*DATASET EXTRACT*:
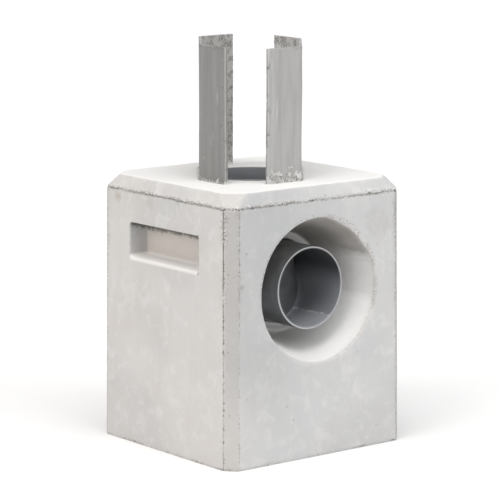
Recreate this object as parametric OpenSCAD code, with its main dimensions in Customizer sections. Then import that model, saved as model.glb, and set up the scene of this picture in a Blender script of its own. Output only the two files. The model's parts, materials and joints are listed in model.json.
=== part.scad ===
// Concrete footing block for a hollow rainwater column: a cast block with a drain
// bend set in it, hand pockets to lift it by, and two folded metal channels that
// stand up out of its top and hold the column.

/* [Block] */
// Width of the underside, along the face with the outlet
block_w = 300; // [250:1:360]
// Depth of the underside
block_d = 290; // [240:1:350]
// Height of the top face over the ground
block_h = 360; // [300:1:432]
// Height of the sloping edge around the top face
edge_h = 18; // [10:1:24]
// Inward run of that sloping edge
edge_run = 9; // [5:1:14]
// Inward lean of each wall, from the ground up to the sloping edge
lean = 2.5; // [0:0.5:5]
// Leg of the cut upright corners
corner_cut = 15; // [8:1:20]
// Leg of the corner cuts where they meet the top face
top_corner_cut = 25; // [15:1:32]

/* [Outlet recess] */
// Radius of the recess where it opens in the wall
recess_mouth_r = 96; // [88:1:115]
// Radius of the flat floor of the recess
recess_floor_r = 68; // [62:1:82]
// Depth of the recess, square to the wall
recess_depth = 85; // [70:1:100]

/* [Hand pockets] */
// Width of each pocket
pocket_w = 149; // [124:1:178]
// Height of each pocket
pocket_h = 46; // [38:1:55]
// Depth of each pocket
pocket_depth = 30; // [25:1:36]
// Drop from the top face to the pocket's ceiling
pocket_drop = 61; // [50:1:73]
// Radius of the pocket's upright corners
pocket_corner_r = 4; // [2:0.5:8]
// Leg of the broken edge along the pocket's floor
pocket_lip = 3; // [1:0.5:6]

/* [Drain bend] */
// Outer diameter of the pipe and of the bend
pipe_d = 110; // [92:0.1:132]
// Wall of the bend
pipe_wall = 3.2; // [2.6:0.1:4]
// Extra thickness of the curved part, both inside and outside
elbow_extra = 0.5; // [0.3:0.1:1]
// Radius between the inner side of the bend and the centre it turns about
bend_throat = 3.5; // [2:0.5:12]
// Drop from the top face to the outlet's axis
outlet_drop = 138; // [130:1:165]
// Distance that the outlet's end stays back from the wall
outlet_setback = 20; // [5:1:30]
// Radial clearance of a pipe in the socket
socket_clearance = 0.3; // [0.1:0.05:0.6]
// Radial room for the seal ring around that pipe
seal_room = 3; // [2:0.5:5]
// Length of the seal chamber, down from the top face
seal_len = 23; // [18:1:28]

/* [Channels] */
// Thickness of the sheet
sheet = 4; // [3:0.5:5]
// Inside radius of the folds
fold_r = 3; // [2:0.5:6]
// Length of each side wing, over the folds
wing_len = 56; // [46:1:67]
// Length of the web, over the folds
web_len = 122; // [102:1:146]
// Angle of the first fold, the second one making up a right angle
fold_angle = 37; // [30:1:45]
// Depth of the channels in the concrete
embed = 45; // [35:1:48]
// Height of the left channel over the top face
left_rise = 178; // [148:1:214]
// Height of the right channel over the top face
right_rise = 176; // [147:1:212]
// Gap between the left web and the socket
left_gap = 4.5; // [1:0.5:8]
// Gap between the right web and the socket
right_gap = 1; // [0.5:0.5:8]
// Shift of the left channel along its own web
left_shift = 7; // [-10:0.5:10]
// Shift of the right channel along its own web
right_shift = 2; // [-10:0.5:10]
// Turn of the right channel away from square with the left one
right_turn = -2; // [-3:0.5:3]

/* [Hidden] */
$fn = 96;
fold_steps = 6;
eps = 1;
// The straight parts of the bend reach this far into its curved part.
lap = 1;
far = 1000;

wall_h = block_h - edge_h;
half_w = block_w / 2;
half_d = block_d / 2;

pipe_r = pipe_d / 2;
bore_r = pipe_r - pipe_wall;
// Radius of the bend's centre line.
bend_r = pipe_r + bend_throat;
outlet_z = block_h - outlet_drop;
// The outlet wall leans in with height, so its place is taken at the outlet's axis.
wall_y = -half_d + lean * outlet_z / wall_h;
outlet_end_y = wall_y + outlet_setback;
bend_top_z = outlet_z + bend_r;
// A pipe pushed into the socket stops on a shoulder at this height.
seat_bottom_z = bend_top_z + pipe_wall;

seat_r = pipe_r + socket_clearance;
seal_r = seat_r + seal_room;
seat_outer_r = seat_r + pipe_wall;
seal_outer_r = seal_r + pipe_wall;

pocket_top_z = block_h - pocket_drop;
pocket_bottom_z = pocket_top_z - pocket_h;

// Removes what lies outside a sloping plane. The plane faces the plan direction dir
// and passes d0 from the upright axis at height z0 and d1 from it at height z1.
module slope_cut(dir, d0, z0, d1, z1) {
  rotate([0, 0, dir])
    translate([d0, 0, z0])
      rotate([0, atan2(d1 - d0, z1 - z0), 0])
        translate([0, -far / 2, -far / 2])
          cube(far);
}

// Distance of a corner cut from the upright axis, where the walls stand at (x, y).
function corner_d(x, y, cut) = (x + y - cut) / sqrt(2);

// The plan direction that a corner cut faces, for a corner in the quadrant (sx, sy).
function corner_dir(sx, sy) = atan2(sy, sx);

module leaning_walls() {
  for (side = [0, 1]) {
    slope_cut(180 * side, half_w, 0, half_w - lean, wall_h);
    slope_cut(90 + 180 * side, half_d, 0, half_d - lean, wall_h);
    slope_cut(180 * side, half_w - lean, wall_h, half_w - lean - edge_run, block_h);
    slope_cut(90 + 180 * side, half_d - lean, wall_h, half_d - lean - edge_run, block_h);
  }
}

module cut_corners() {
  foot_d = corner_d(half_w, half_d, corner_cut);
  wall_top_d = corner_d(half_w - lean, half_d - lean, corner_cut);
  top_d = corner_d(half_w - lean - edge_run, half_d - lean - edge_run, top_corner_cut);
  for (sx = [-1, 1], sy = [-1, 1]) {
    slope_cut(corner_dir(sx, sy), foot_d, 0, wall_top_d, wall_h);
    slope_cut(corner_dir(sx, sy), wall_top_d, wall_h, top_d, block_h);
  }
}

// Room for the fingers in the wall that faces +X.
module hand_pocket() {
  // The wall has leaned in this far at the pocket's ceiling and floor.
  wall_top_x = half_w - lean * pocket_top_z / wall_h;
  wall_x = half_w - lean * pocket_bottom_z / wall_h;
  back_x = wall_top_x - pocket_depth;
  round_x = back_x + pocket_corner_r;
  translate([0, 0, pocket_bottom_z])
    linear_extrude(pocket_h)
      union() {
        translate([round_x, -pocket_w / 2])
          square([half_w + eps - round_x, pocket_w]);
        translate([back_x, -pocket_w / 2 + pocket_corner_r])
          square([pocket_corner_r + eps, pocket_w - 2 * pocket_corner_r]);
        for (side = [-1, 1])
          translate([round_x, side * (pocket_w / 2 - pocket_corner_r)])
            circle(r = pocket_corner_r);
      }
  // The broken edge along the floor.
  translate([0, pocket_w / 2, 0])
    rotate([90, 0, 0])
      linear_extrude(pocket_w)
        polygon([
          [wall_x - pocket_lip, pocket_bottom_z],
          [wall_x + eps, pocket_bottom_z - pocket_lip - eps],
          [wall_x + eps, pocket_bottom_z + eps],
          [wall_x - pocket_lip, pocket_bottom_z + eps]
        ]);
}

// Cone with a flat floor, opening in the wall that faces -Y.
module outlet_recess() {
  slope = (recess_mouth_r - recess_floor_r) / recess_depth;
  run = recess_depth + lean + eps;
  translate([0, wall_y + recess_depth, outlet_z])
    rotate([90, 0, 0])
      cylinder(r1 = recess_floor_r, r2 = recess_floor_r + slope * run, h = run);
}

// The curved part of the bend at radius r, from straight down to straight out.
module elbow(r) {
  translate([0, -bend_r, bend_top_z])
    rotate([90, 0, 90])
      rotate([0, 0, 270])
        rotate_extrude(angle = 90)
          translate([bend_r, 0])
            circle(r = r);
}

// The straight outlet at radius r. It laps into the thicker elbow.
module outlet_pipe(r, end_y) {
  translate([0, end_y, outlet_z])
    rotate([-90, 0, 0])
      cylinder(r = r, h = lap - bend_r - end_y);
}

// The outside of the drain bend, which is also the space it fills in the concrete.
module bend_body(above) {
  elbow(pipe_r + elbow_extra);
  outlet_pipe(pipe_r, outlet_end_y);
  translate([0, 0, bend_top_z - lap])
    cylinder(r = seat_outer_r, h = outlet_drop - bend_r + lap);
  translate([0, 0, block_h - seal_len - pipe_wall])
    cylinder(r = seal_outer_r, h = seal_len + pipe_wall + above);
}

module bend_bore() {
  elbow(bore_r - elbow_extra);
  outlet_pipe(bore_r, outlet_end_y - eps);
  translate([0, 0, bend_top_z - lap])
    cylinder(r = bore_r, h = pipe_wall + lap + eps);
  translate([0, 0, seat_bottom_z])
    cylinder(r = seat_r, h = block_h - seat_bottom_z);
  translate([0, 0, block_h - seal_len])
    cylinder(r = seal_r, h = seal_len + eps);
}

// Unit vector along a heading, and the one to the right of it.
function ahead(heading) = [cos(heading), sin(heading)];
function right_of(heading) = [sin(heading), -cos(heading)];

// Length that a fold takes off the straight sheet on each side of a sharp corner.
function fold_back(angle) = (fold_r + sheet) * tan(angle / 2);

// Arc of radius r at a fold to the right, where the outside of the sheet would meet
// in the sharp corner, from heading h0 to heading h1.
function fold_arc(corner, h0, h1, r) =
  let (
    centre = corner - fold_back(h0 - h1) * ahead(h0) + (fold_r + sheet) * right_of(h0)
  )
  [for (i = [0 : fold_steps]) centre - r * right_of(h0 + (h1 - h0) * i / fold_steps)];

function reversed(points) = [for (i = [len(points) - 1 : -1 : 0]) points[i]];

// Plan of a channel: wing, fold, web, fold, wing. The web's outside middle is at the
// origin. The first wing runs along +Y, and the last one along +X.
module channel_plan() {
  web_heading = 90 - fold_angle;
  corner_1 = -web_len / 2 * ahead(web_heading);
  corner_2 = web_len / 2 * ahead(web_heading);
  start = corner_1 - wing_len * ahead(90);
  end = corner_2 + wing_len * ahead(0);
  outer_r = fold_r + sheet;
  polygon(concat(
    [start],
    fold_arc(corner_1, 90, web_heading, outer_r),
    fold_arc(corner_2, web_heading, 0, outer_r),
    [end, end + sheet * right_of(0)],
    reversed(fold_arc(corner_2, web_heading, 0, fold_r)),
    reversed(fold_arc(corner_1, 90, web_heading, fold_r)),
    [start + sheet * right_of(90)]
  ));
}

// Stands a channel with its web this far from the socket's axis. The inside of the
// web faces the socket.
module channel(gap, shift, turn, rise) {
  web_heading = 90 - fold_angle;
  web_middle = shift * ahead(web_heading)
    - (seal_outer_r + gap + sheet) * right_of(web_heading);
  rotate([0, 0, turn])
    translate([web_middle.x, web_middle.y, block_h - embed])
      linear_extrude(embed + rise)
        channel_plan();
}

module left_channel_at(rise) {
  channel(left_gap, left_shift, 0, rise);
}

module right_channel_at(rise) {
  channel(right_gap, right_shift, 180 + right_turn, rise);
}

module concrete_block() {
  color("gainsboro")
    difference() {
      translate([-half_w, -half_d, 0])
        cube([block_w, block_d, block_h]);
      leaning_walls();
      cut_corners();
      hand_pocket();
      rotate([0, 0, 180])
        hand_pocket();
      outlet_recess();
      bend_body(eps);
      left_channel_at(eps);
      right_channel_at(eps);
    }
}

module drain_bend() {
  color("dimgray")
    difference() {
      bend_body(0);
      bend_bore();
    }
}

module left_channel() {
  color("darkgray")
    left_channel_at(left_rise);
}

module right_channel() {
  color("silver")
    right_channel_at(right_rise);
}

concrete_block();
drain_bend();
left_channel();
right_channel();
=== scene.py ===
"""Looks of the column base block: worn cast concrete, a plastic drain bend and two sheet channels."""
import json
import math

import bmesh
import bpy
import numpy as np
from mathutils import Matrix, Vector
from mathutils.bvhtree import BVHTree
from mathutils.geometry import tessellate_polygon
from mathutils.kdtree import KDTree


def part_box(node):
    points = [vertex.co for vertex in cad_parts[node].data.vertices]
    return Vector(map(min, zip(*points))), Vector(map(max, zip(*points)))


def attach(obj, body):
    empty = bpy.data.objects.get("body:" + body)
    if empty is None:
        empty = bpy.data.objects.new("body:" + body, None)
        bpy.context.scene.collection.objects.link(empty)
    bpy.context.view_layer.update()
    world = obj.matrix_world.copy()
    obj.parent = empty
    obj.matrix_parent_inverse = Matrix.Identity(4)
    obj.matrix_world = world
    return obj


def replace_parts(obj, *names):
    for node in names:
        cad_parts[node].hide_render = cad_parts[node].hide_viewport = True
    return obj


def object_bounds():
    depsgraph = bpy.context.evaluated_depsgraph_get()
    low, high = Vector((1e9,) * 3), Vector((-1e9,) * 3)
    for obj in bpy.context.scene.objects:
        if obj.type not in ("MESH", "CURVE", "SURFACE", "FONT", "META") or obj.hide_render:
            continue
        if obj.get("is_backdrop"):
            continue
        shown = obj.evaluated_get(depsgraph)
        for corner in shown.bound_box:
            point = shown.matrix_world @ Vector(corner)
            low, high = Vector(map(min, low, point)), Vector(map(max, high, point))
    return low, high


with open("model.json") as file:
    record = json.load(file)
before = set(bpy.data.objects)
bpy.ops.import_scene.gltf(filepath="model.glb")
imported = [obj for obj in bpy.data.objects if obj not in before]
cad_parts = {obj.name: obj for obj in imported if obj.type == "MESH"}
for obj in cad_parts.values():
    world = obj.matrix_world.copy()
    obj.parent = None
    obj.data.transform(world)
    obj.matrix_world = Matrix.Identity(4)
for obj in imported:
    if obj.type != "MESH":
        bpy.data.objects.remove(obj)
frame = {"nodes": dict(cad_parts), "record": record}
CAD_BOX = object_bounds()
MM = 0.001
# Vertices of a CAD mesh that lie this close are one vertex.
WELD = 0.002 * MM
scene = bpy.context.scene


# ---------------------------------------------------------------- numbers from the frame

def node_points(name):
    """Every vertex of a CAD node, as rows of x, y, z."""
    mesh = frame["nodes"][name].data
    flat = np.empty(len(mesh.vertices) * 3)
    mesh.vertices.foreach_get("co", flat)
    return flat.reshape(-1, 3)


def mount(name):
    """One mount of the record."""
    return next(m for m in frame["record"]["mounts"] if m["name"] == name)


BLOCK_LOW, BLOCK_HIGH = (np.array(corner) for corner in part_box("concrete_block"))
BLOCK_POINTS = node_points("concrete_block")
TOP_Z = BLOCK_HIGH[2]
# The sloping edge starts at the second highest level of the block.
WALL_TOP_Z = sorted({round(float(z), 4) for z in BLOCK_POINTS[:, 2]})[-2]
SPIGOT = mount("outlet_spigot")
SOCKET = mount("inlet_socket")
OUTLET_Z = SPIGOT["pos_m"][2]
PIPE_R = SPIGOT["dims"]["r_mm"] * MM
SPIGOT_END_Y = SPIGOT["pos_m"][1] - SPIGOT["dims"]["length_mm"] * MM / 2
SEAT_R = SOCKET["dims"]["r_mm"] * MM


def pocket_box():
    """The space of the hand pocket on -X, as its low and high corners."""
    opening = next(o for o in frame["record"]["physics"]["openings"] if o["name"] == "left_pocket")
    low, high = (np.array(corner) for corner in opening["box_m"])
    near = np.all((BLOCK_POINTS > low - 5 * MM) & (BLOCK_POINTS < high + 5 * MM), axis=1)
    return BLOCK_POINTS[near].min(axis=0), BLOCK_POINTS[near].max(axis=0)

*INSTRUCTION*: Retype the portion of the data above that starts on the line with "right_channel_at(eps);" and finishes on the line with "for node in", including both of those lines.

*RESPONSE BELOW*:
      right_channel_at(eps);
    }
}

module drain_bend() {
  color("dimgray")
    difference() {
      bend_body(0);
      bend_bore();
    }
}

module left_channel() {
  color("darkgray")
    left_channel_at(left_rise);
}

module right_channel() {
  color("silver")
    right_channel_at(right_rise);
}

concrete_block();
drain_bend();
left_channel();
right_channel();
=== scene.py ===
"""Looks of the column base block: worn cast concrete, a plastic drain bend and two sheet channels."""
import json
import math

import bmesh
import bpy
import numpy as np
from mathutils import Matrix, Vector
from mathutils.bvhtree import BVHTree
from mathutils.geometry import tessellate_polygon
from mathutils.kdtree import KDTree


def part_box(node):
    points = [vertex.co for vertex in cad_parts[node].data.vertices]
    return Vector(map(min, zip(*points))), Vector(map(max, zip(*points)))


def attach(obj, body):
    empty = bpy.data.objects.get("body:" + body)
    if empty is None:
        empty = bpy.data.objects.new("body:" + body, None)
        bpy.context.scene.collection.objects.link(empty)
    bpy.context.view_layer.update()
    world = obj.matrix_world.copy()
    obj.parent = empty
    obj.matrix_parent_inverse = Matrix.Identity(4)
    obj.matrix_world = world
    return obj


def replace_parts(obj, *names):
    for node in names:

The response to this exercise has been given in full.